I also felt more autistic because I finally understood my own difficulties. I no longer force myself to do small talk unless I feel like a million bucks and up to the challenge. If I feel the slightest bit uneasy for having to do my best to keep a conversation going, I let myself fall back to silence, and it's okay. I no longer have to label it as failure. It's just not my thing.


Same goes for crowdedness, sensory issues, reading in between the lines, and what not. It's okay, I can allow myself to be the autistic version of me, I can allow myself to feel more autistic now, as I am autistic.


My whole life, I've worked so hard to fit in. I was never labeled as autistic, so I had no excuse for falling behind or being less capable than others. It has brought me farther than could have ever been expected of me. And it has made me a lot sicker than I would have been if I had a better understanding of my own limits and challenges in life. Two sides of the medal, as the saying goes. Tremendous accomplishment requires tremendous sacrifice.

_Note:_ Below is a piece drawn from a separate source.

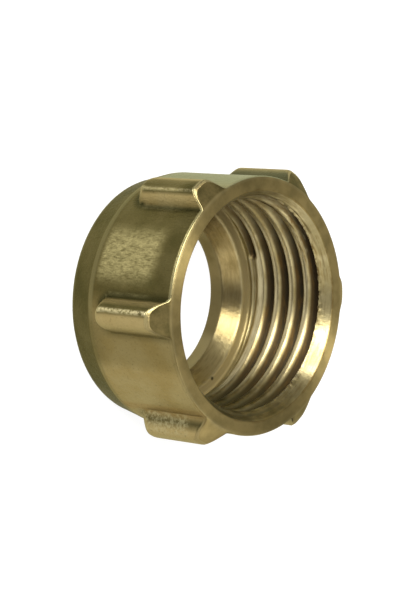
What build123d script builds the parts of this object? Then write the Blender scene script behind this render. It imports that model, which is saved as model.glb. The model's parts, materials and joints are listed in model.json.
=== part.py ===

I don't know if I'll ever get my body to function properly again. I still cannot drive long distances, I still have loads of trouble sleeping, I still suffer from shortness of breath and palpitations, and I still need to take it day by day to see what my own body will allow me to do. And I have no idea where the road goes from here but I try to stay optimistic, I keep forcing myself to try and see the miraculous in everyday life. As a good friend recently wrote to me:


You just never know when some small, seemingly unremarkable incident bends toward the unimaginable.